PROBLEM TO WORK ON -
Copy out every record below, word for word.

STORED DATA -
-.-.-

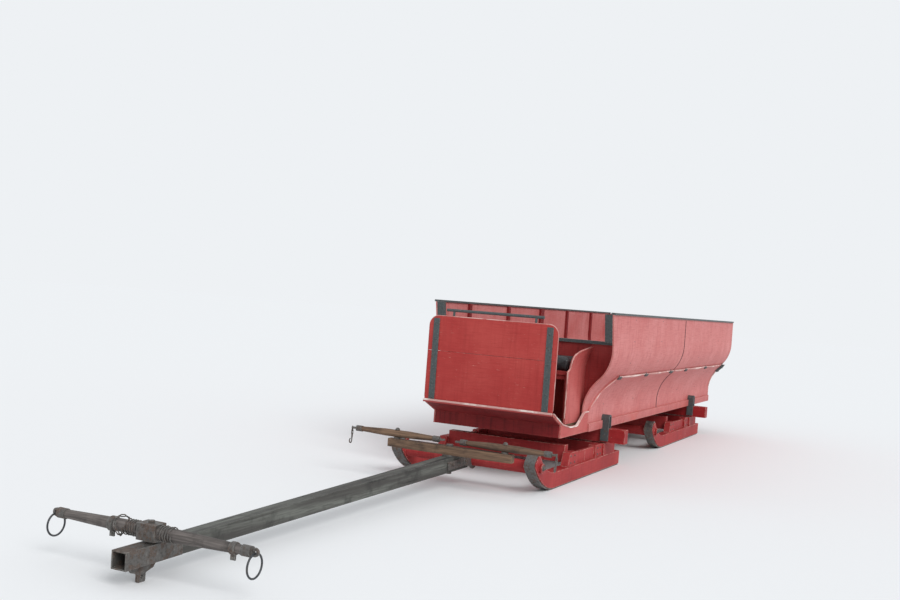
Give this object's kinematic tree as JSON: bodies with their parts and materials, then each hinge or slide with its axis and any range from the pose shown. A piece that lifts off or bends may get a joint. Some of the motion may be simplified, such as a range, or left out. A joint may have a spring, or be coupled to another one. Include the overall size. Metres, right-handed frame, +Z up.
{
  "type": "horse drawn bob sleigh",
  "caption": "Long flared passenger sleigh box on a steering front bob and a rear bob, with a lifting draft pole, evener, singletrees, neck yoke and a drop tailgate.",
  "frame": {"origin": "centre of the bounding box at its base, between the runners on the ground", "axes": "+X forwards along the pole, +Y to the sleigh's left, +Z up"},
  "size_m": [9.2782, 1.56, 1.2963],
  "materials": {
    "bright_red_paint": "weathered",
    "faded_red_paint": "weathered",
    "dark_red_paint": "weathered",
    "bob_red_paint": "weathered",
    "dark_strap_iron": "worn",
    "rusty_steel": "rusty",
    "shoe_steel": "scuffed",
    "grey_timber": "weathered",
    "brown_timber": "weathered",
    "yoke_timber": "weathered",
    "floor_timber": "worn",
    "bench_timber": "painted, worn",
    "seat_cover": "matt vinyl",
    "pale_edging": "worn"
  },
  "bodies": {
    "box": {"floor_sills": "dark_red_paint", "floor_headers": "dark_red_paint", "floor_deck": "floor_timber", "prow_panel": "dark_red_paint", "dash_lower": "bright_red_paint", "dash_upper": "bright_red_paint", "dash_straps": "dark_strap_iron", "dash_battens": "dark_red_paint", "dash_trim": "pale_edging", "rein_rail": "dark_strap_iron", "door_sills": "faded_red_paint", "side_lower_left": "faded_red_paint", "side_lower_right": "faded_red_paint", "side_upper_left": "faded_red_paint", "side_upper_right": "faded_red_paint", "side_ribs": "dark_red_paint", "bottom_rails": "faded_red_paint", "cap_rails": "dark_strap_iron", "partition": "dark_red_paint", "end_posts": "dark_strap_iron", "seat_ends": "faded_red_paint", "seat_frame": "dark_red_paint", "driver_seat": "dark_red_paint", "driver_cushion": "seat_cover", "benches": "bench_timber", "bench_supports": "bench_timber", "hinge_leaves": "dark_strap_iron", "gate_latches": "dark_strap_iron", "bolsters": "bob_red_paint", "stakes": "dark_strap_iron", "rear_runners": "bob_red_paint", "rear_shoes": "shoe_steel", "rear_knees": "bob_red_paint", "rear_bench": "bob_red_paint", "rear_beams": "bob_red_paint", "rear_king_pin": "rusty_steel"},
    "front_bob": {"front_runners": "bob_red_paint", "front_shoes": "shoe_steel", "front_knees": "bob_red_paint", "front_bench": "bob_red_paint", "front_beams": "bob_red_paint", "front_king_pin": "rusty_steel"},
    "tailgate": {"tailgate": "faded_red_paint", "hinge_straps": "dark_strap_iron"},
    "pole": {"pole_timber": "grey_timber", "pole_tip": "rusty_steel", "pole_irons": "rusty_steel", "evener_pin": "rusty_steel", "yoke_pin": "rusty_steel"},
    "evener": {"evener": "brown_timber", "evener_clips": "rusty_steel"},
    "singletree_left": {"singletree_left": "brown_timber", "singletree_left_irons": "rusty_steel"},
    "singletree_right": {"singletree_right": "brown_timber", "singletree_right_irons": "rusty_steel"},
    "neck_yoke": {"yoke_bar": "yoke_timber", "yoke_irons": "rusty_steel", "yoke_rings": "rusty_steel"}
  },
  "joints": [
    {"name": "front_bob_steer", "type": "hinge", "parent": "box", "child": "front_bob", "pos_m": [-0.42561, 0, 0.23], "axis": [0, 0, 1], "range_deg": [-30, 30]},
    {"name": "pole_lift", "type": "hinge", "parent": "front_bob", "child": "pole", "pos_m": [1.13899, 0, 0.18515], "axis": [0, -1, 0], "range_deg": [0, 40]},
    {"name": "evener_swing", "type": "hinge", "parent": "pole", "child": "evener", "pos_m": [1.44014, 0, 0.24132], "axis": [0.0194, 0, 0.9998], "range_deg": [-15, 15]},
    {"name": "singletree_left_swing", "type": "hinge", "parent": "evener", "child": "singletree_left", "pos_m": [1.44194, 0.41, 0.3343], "axis": [0.0194, 0, 0.9998], "range_deg": [-20, 20]},
    {"name": "singletree_right_swing", "type": "hinge", "parent": "evener", "child": "singletree_right", "pos_m": [1.44194, -0.41, 0.3343], "axis": [0.0194, 0, 0.9998], "range_deg": [-20, 20]},
    {"name": "neck_yoke_swing", "type": "hinge", "parent": "pole", "child": "neck_yoke", "pos_m": [4.4501, 0, 0.20995], "axis": [0.0194, 0, 0.9998], "range_deg": [-20, 20]},
    {"name": "tailgate_drop", "type": "hinge", "parent": "box", "child": "tailgate", "pos_m": [-4.61111, 0, 0.329], "axis": [0, -1, 0], "range_deg": [0, 90]}
  ]
}
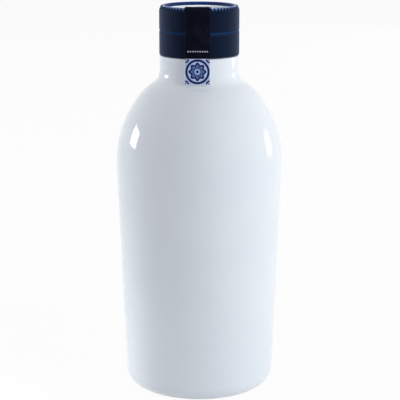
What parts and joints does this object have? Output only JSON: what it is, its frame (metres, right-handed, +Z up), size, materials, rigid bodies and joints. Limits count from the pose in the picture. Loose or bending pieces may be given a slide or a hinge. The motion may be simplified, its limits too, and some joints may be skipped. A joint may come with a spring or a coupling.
{
  "type": "bottle vase",
  "caption": "Tapered porcelain bottle vase with a knurled metal collar on a blue liner, a card label folded over the rim and a swinging tile-print tag.",
  "frame": {"origin": "centre of the foot ring, on the surface the vase stands on", "axes": "+Z up along the vase's axis; the label and its tag are on the -Y side, turned 2.2 degrees towards -X"},
  "size_m": [0.1072, 0.1072, 0.2507],
  "materials": {
    "glazed_porcelain": "cool white gloss glaze",
    "cobalt_enamel": "gloss vitreous enamel, paler where it runs thin over the rolled rim",
    "navy_satin": "satin navy coat",
    "black_card": "smooth black card, matt",
    "tile_print": "blue and white tile print under a clear gloss film"
  },
  "bodies": {
    "vase": {"vase_body": "glazed_porcelain"},
    "collar": {"collar_liner": "cobalt_enamel", "upper_collar": "navy_satin", "lower_collar": "navy_satin", "label_strip": "black_card"},
    "tag": {"tile_tag": "tile_print"}
  },
  "joints": [
    {"name": "collar_lift", "type": "slide", "parent": "vase", "child": "collar", "axis": [0, 0, 1], "range_m": [0, 0.046]},
    {"name": "tag_swing", "type": "hinge", "parent": "collar", "child": "tag", "pos_m": [-0.00103, -0.02668, 0.21915], "axis": [-0.9993, 0.0384, 0], "range_deg": [0, 160]}
  ]
}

-.-.-

ANSWER BELOW -
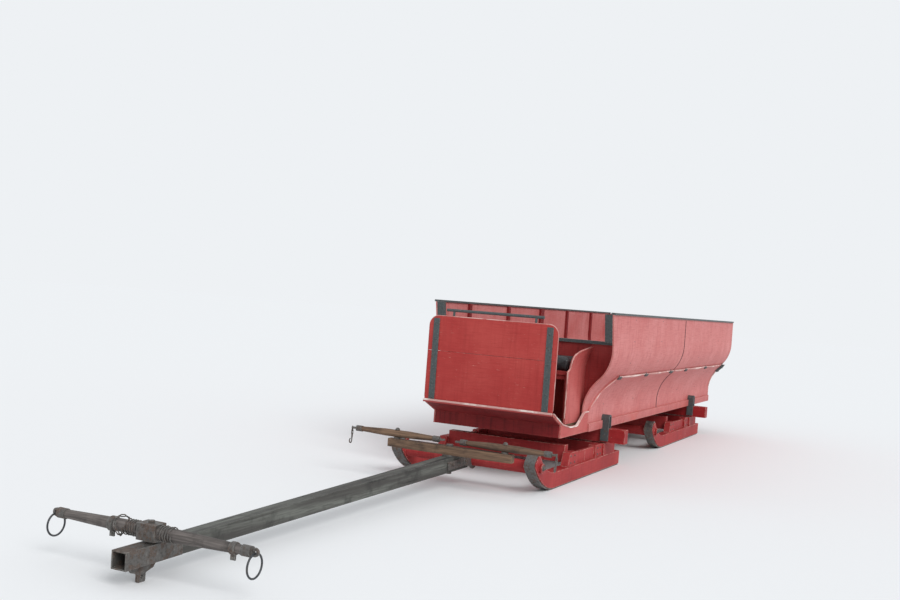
Give this object's kinematic tree as JSON: bodies with their parts and materials, then each hinge or slide with its axis and any range from the pose shown. A piece that lifts off or bends may get a joint. Some of the motion may be simplified, such as a range, or left out. A joint may have a spring, or be coupled to another one. Include the overall size. Metres, right-handed frame, +Z up.
{
  "type": "horse drawn bob sleigh",
  "caption": "Long flared passenger sleigh box on a steering front bob and a rear bob, with a lifting draft pole, evener, singletrees, neck yoke and a drop tailgate.",
  "frame": {"origin": "centre of the bounding box at its base, between the runners on the ground", "axes": "+X forwards along the pole, +Y to the sleigh's left, +Z up"},
  "size_m": [9.2782, 1.56, 1.2963],
  "materials": {
    "bright_red_paint": "weathered",
    "faded_red_paint": "weathered",
    "dark_red_paint": "weathered",
    "bob_red_paint": "weathered",
    "dark_strap_iron": "worn",
    "rusty_steel": "rusty",
    "shoe_steel": "scuffed",
    "grey_timber": "weathered",
    "brown_timber": "weathered",
    "yoke_timber": "weathered",
    "floor_timber": "worn",
    "bench_timber": "painted, worn",
    "seat_cover": "matt vinyl",
    "pale_edging": "worn"
  },
  "bodies": {
    "box": {"floor_sills": "dark_red_paint", "floor_headers": "dark_red_paint", "floor_deck": "floor_timber", "prow_panel": "dark_red_paint", "dash_lower": "bright_red_paint", "dash_upper": "bright_red_paint", "dash_straps": "dark_strap_iron", "dash_battens": "dark_red_paint", "dash_trim": "pale_edging", "rein_rail": "dark_strap_iron", "door_sills": "faded_red_paint", "side_lower_left": "faded_red_paint", "side_lower_right": "faded_red_paint", "side_upper_left": "faded_red_paint", "side_upper_right": "faded_red_paint", "side_ribs": "dark_red_paint", "bottom_rails": "faded_red_paint", "cap_rails": "dark_strap_iron", "partition": "dark_red_paint", "end_posts": "dark_strap_iron", "seat_ends": "faded_red_paint", "seat_frame": "dark_red_paint", "driver_seat": "dark_red_paint", "driver_cushion": "seat_cover", "benches": "bench_timber", "bench_supports": "bench_timber", "hinge_leaves": "dark_strap_iron", "gate_latches": "dark_strap_iron", "bolsters": "bob_red_paint", "stakes": "dark_strap_iron", "rear_runners": "bob_red_paint", "rear_shoes": "shoe_steel", "rear_knees": "bob_red_paint", "rear_bench": "bob_red_paint", "rear_beams": "bob_red_paint", "rear_king_pin": "rusty_steel"},
    "front_bob": {"front_runners": "bob_red_paint", "front_shoes": "shoe_steel", "front_knees": "bob_red_paint", "front_bench": "bob_red_paint", "front_beams": "bob_red_paint", "front_king_pin": "rusty_steel"},
    "tailgate": {"tailgate": "faded_red_paint", "hinge_straps": "dark_strap_iron"},
    "pole": {"pole_timber": "grey_timber", "pole_tip": "rusty_steel", "pole_irons": "rusty_steel", "evener_pin": "rusty_steel", "yoke_pin": "rusty_steel"},
    "evener": {"evener": "brown_timber", "evener_clips": "rusty_steel"},
    "singletree_left": {"singletree_left": "brown_timber", "singletree_left_irons": "rusty_steel"},
    "singletree_right": {"singletree_right": "brown_timber", "singletree_right_irons": "rusty_steel"},
    "neck_yoke": {"yoke_bar": "yoke_timber", "yoke_irons": "rusty_steel", "yoke_rings": "rusty_steel"}
  },
  "joints": [
    {"name": "front_bob_steer", "type": "hinge", "parent": "box", "child": "front_bob", "pos_m": [-0.42561, 0, 0.23], "axis": [0, 0, 1], "range_deg": [-30, 30]},
    {"name": "pole_lift", "type": "hinge", "parent": "front_bob", "child": "pole", "pos_m": [1.13899, 0, 0.18515], "axis": [0, -1, 0], "range_deg": [0, 40]},
    {"name": "evener_swing", "type": "hinge", "parent": "pole", "child": "evener", "pos_m": [1.44014, 0, 0.24132], "axis": [0.0194, 0, 0.9998], "range_deg": [-15, 15]},
    {"name": "singletree_left_swing", "type": "hinge", "parent": "evener", "child": "singletree_left", "pos_m": [1.44194, 0.41, 0.3343], "axis": [0.0194, 0, 0.9998], "range_deg": [-20, 20]},
    {"name": "singletree_right_swing", "type": "hinge", "parent": "evener", "child": "singletree_right", "pos_m": [1.44194, -0.41, 0.3343], "axis": [0.0194, 0, 0.9998], "range_deg": [-20, 20]},
    {"name": "neck_yoke_swing", "type": "hinge", "parent": "pole", "child": "neck_yoke", "pos_m": [4.4501, 0, 0.20995], "axis": [0.0194, 0, 0.9998], "range_deg": [-20, 20]},
    {"name": "tailgate_drop", "type": "hinge", "parent": "box", "child": "tailgate", "pos_m": [-4.61111, 0, 0.329], "axis": [0, -1, 0], "range_deg": [0, 90]}
  ]
}
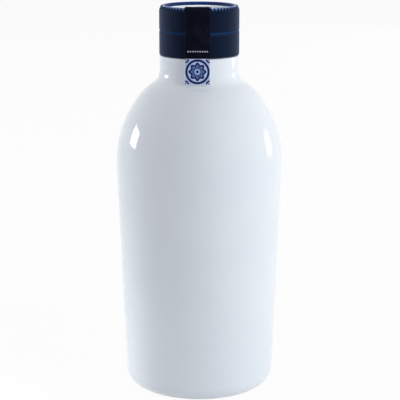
What parts and joints does this object have? Output only JSON: what it is, its frame (metres, right-handed, +Z up), size, materials, rigid bodies and joints. Limits count from the pose in the picture. Loose or bending pieces may be given a slide or a hinge. The motion may be simplified, its limits too, and some joints may be skipped. A joint may come with a spring or a coupling.
{
  "type": "bottle vase",
  "caption": "Tapered porcelain bottle vase with a knurled metal collar on a blue liner, a card label folded over the rim and a swinging tile-print tag.",
  "frame": {"origin": "centre of the foot ring, on the surface the vase stands on", "axes": "+Z up along the vase's axis; the label and its tag are on the -Y side, turned 2.2 degrees towards -X"},
  "size_m": [0.1072, 0.1072, 0.2507],
  "materials": {
    "glazed_porcelain": "cool white gloss glaze",
    "cobalt_enamel": "gloss vitreous enamel, paler where it runs thin over the rolled rim",
    "navy_satin": "satin navy coat",
    "black_card": "smooth black card, matt",
    "tile_print": "blue and white tile print under a clear gloss film"
  },
  "bodies": {
    "vase": {"vase_body": "glazed_porcelain"},
    "collar": {"collar_liner": "cobalt_enamel", "upper_collar": "navy_satin", "lower_collar": "navy_satin", "label_strip": "black_card"},
    "tag": {"tile_tag": "tile_print"}
  },
  "joints": [
    {"name": "collar_lift", "type": "slide", "parent": "vase", "child": "collar", "axis": [0, 0, 1], "range_m": [0, 0.046]},
    {"name": "tag_swing", "type": "hinge", "parent": "collar", "child": "tag", "pos_m": [-0.00103, -0.02668, 0.21915], "axis": [-0.9993, 0.0384, 0], "range_deg": [0, 160]}
  ]
}